What to produce: Lines that contain the string "scene" are to be copied; leave out all others.
>>
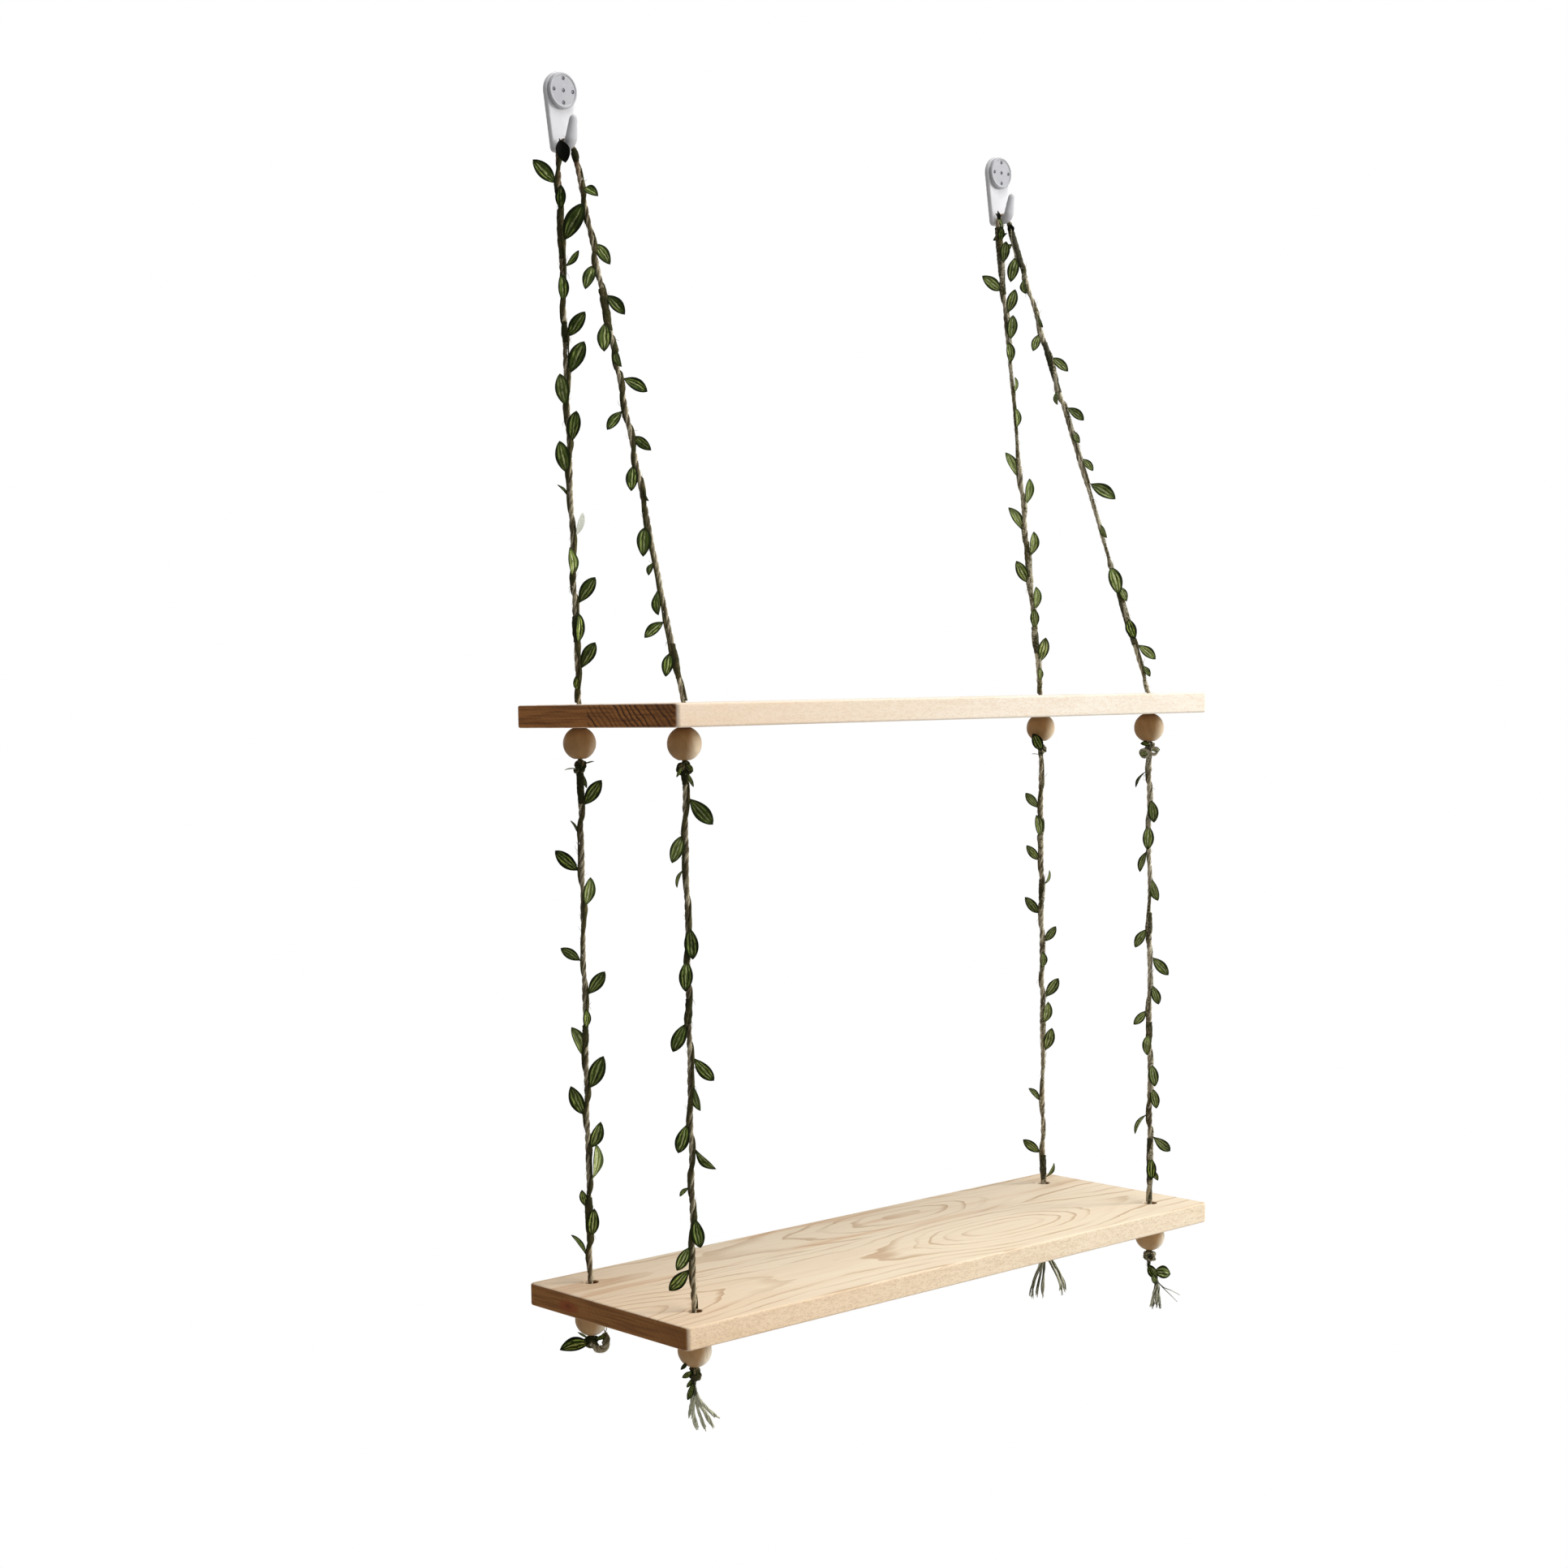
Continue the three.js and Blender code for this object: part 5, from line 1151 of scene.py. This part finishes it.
# The routes of the rope ends below the lower knots, and of the yarns that each one frays into.
# Every point is measured from the knot's centre: to the camera's right, towards it, and up.
TAILS = {
    "rear_left": (((0, 0, 0), (2.2, 0, -3.2), (5.2, 0.2, -4.2), (7.6, 0.6, -1.6), (7.4, 1, 2.4), (6.6, 1, 4.2)), ()),
    "front_left": (((0, 0, 0), (-0.8, 0, -5), (-0.4, 0, -11)), (
        ((-0.4, 0, -9), (-1.2, 1, -16), (-0.8, 0.6, -23), (1.0, 0.5, -30)),
        ((-0.4, 0, -9), (0.6, -1, -16), (2.6, -0.5, -23), (4.8, 0, -31)),
        ((-0.4, 0, -9), (1.4, 0.4, -15), (5, -0.5, -21), (9.2, 0, -29.5)),
        ((-0.4, 0, -9), (2.4, 1, -14), (7, 1.6, -18.5), (12.4, 2, -24)),
        ((-0.4, 0, -9), (-1.8, -1.8, -14), (-2.8, -2.6, -20), (-3, -3, -25)))),
    "rear_right": (((0, 0, 0), (0, 0, -6), (0.5, 0, -13)), (
        ((0.5, 0, -11), (-3, 1, -22), (-6.4, 0, -32), (-8.4, 0, -43)),
        ((0.5, 0, -11), (-1.4, -1, -23), (-3.4, -1, -33), (-4.8, -1, -43.5)),
        ((0.5, 0, -11), (0, 1.5, -23), (-0.8, 2, -33), (-1.4, 2, -42.5)),
        ((0.5, 0, -11), (4.5, 0.5, -19), (9.5, 0, -30), (11.4, 0, -41)),
        ((0.5, 0, -11), (5.5, -2, -18), (11.5, -2.5, -29), (15, -2.5, -40)))),
    "front_right": (((0, 0, 0), (-0.6, 0, -6), (2.6, 0.4, -13), (4, 0, -17)), (
        ((4, 0, -15.5), (2.6, 0.8, -22), (1.8, 0, -28), (0.8, 0, -34)),
        ((4, 0, -15.5), (5.2, -0.8, -21), (5.8, -1, -27), (5.4, -1, -34)),
        ((4, 0, -15.5), (3.8, 0.8, -22), (3.6, 1, -28), (3.2, 1, -33)))),
}
# Single yarns beside them.
THIN_YARNS = {
    "front_right": (
        ((4, 0, -15.5), (8, 1, -20), (12, 1, -24), (16.4, 1, -28.6)),
        ((4, 0, -15.5), (8, 1, -19.4), (13, 1, -21.6), (18, 1, -24.4))),
    "rear_left": (((7.4, 1, 5), (8.2, 1.2, 7.6), (8.0, 1.4, 10)), ((7.4, 1, 5), (6.6, 1.2, 7.4), (5.4, 1.4, 8.6))),
}
# How weathered the frayed yarns are.
YARN_WEAR = {"rear_right": 0.6, "front_right": 0.45}


def rope_end(side, sign, depth, y):
    name = f"{depth}_{side}"
    centre = np.array([sign * HOLE_X, y, LOWER_TOP - KNOT_DROP])
    trunk, yarns = TAILS[name]
    path = smooth_path([centre + seen(point) for point in trunk], 0.7)
    form = rope(Form(), path, ROPE_SEEN if yarns else 2.5, f"tail {name}", fuzz=0.5, lay=END_LAY,
                shade=0.35 if yarns else -0.1)
    draw = random.Random(f"yarns {name}")
    for yarn in yarns:
        middle = smooth_path([centre + seen(point) for point in yarn], 1.0)
        _, normal, binormal = frames(middle)
        share = np.linspace(0, 1, len(middle))
        for thread in range(8):
            angle, reach = draw.uniform(0, 6.28), draw.uniform(0.25, 0.72)
            sway, rate = draw.uniform(0, 1.1), draw.uniform(2, 5)
            cut = max(6, int(len(middle) * draw.uniform(0.86, 1.0)))
            open_up = reach * (1 + 1.1 * np.clip(share - 0.62, 0, 1) / 0.38)
            line = middle + polar(angle + rate * share * 2, normal, binormal) * open_up[:, None]
            sideways = sway * np.clip(share - 0.7, 0, 1) ** 1.5 * 3
            line = line + np.outer(sideways, seen((math.cos(angle), math.sin(angle), 0)))
            size = 0.42 - 0.24 * np.clip(share - 0.75, 0, 1) / 0.25
            # On the right tails every other yarn is darker: painted shadow between the yarns.
            wear_and_shade = YARN_WEAR.get(name, 0.0) + (0.5 if thread % 2 else -0.5) * (side == "right")
            wear_and_shade = wear_and_shade + 0.8 * np.clip(0.3 - share, 0, 0.3) / 0.3
            wear_and_shade = wear_and_shade + 0.65 * np.clip(share - 0.84, 0, 0.16) / 0.16 * draw.uniform(0.4, 1)
            tube(form, line[:cut], size[:cut], 6, groove=draw.uniform(0, 0.3), along=draw.uniform(0, 30),
                 shade=wear_and_shade[:cut])
    for yarn in THIN_YARNS.get(name, ()):
        middle = smooth_path([centre + seen(point) for point in yarn], 0.9)
        tube(form, middle, np.linspace(0.34, 0.16, len(middle)), 6, groove=0.2, shade=0.55)
    form.make(f"rope_end_{name}_frayed", FRAY if yarns else JUTE, "lower_tier", "jute", [f"rope_end_{name}"])


# ---------------------------------------------------------------- the whole shelf

for side, sign in SIDES:
    hook(side, sign)
    hung_rope(side, sign)
board("board_upper", UPPER_TOP, PINE_UPPER, "upper_tier")
board("board_lower", LOWER_TOP, PINE_LOWER, "lower_tier")
for side, sign in SIDES:
    for depth, y, growth in DEPTHS:
        under_board("upper", UPPER_TOP, side, sign, depth, y)
        under_board("lower", LOWER_TOP, side, sign, depth, y)
        lower_rope(side, sign, depth, y, growth)
        rope_end(side, sign, depth, y)


# ---------------------------------------------------------------- floor, world and lamps

def make_world():
    """Soft light, stronger from the upper right, that itself is seen as plain white."""
    world = bpy.data.worlds.new("studio")
    bpy.context.scene.world = world
    g = Graph(world)
    rays = g.node("ShaderNodeLightPath", output="Is Camera Ray")
    is_seen = g.math("MAXIMUM", rays, rays.output("Is Transmission Ray"))
    is_seen = g.math("MAXIMUM", is_seen, rays.output("Is Glossy Ray"))
    x, y, z = g.parts(g.node("ShaderNodeTexCoord", output="Generated"))
    strength = g.span(x * 0.7 + y * -0.35 + z * 0.6, -0.7, 1.0, 0.55, 0.08)
    light = g.node("ShaderNodeBackground", {"Color": (1.0, 0.99, 0.98, 1), "Strength": strength})
    white = g.node("ShaderNodeBackground", {"Color": (1, 1, 1, 1), "Strength": 1.0})
    g.node("ShaderNodeOutputWorld", {0: g.node("ShaderNodeMixShader", {0: is_seen, 1: light, 2: white})})


def make_floor():
    """A pale floor that goes over into white away from the shelf."""
    half, height = 12.0, -1.32
    mesh = bpy.data.meshes.new("floor")
    corners = [(-half, -half, height), (half, -half, height), (half, half, height), (-half, half, height)]
    mesh.from_pydata(corners, [], [(0, 1, 2, 3)])
    g = graph_of("floor white")
    x, y, _ = g.parts(g.node("ShaderNodeTexCoord", output="Object"))
    far = g.span(g.math("SQRT", x * x + y * y), 0.5, 1.25) * g.node("ShaderNodeLightPath", output="Is Camera Ray")
    matt = g.node("ShaderNodeBsdfDiffuse", {"Color": (0.6, 0.6, 0.6, 1)})
    white = g.node("ShaderNodeEmission", {"Color": (1, 1, 1, 1), "Strength": 1.0})
    g.node("ShaderNodeOutputMaterial", {0: g.node("ShaderNodeMixShader", {0: far, 1: matt, 2: white})})
    mesh.materials.append(g.owner)
    floor = placed("floor", mesh)


def lamp(name, place, size, power, colour=(1, 1, 1)):
    """A round lamp, aimed at the middle of the shelf. All in metres."""
    aim = Vector((0, -0.07, -0.35))
    data = bpy.data.lights.new(name, "AREA")
    data.shape, data.size, data.energy, data.color = "DISK", size, power, colour
    made = placed(name, data)
    made.location = place
    made.rotation_euler = (aim - Vector(place)).to_track_quat("-Z", "Y").to_euler()
    return made


make_world()
make_floor()
lamp("key", (3.3, -2.3, 0.7), 1.3, 128.0, (1.0, 0.99, 0.97)).visible_glossy = False
lamp("top", (0.3, -1.0, 2.2), 1.5, 38.0)
bpy.context.scene.view_settings.view_transform = "Standard"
<<
Complete output:
Continue the three.js and Blender code for this object: part 5, from line 1151 of scene.py. This part finishes it.
    bpy.context.scene.world = world
bpy.context.scene.view_settings.view_transform = "Standard"